◆ WORKING DATA ◆
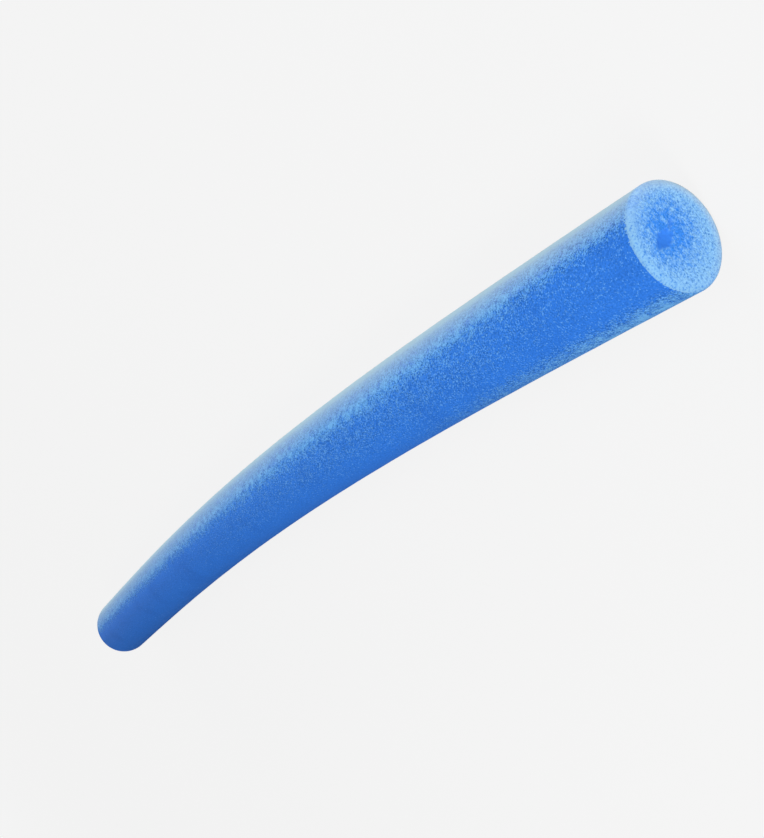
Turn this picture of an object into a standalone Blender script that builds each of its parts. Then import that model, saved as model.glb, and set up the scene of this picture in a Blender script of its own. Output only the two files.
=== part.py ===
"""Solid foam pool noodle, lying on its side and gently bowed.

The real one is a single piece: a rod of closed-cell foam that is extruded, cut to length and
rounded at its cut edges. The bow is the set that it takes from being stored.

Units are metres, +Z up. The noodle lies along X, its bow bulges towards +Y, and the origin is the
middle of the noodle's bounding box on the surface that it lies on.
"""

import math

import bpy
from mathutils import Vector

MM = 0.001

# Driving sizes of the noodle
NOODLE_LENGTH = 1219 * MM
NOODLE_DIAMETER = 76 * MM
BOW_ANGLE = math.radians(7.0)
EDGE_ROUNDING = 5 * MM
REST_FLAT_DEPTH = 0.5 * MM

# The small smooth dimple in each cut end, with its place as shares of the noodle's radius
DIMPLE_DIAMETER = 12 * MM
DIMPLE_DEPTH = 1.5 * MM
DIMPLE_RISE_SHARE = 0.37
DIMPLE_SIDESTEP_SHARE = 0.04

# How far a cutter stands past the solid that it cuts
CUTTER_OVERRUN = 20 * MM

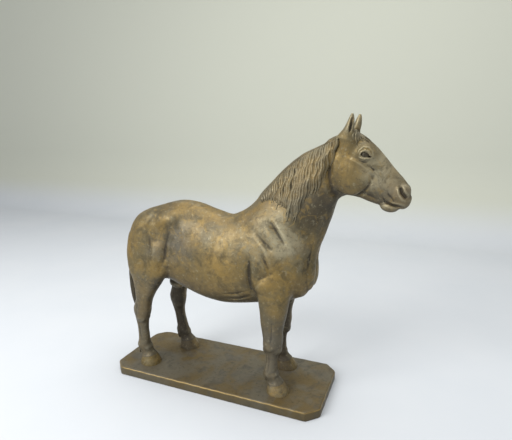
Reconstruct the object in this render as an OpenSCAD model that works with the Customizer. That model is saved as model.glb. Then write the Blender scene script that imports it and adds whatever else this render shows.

◆ REQUIREMENT ◆
Using the data above, reproduce every line exactly.

◆ CORRECT RESULT ◆
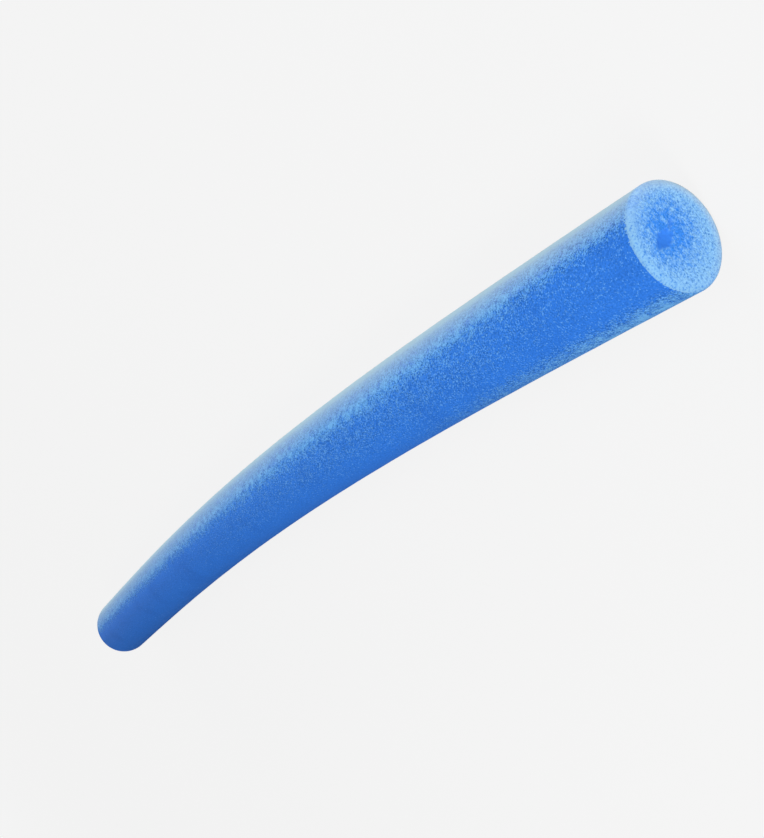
Turn this picture of an object into a standalone Blender script that builds each of its parts. Then import that model, saved as model.glb, and set up the scene of this picture in a Blender script of its own. Output only the two files.
=== part.py ===
"""Solid foam pool noodle, lying on its side and gently bowed.

The real one is a single piece: a rod of closed-cell foam that is extruded, cut to length and
rounded at its cut edges. The bow is the set that it takes from being stored.

Units are metres, +Z up. The noodle lies along X, its bow bulges towards +Y, and the origin is the
middle of the noodle's bounding box on the surface that it lies on.
"""

import math

import bpy
from mathutils import Vector

MM = 0.001

# Driving sizes of the noodle
NOODLE_LENGTH = 1219 * MM
NOODLE_DIAMETER = 76 * MM
BOW_ANGLE = math.radians(7.0)
EDGE_ROUNDING = 5 * MM
REST_FLAT_DEPTH = 0.5 * MM

# The small smooth dimple in each cut end, with its place as shares of the noodle's radius
DIMPLE_DIAMETER = 12 * MM
DIMPLE_DEPTH = 1.5 * MM
DIMPLE_RISE_SHARE = 0.37
DIMPLE_SIDESTEP_SHARE = 0.04

# How far a cutter stands past the solid that it cuts
CUTTER_OVERRUN = 20 * MM

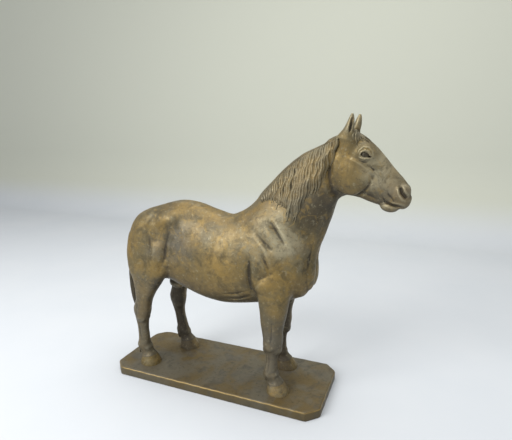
Reconstruct the object in this render as an OpenSCAD model that works with the Customizer. That model is saved as model.glb. Then write the Blender scene script that imports it and adds whatever else this render shows.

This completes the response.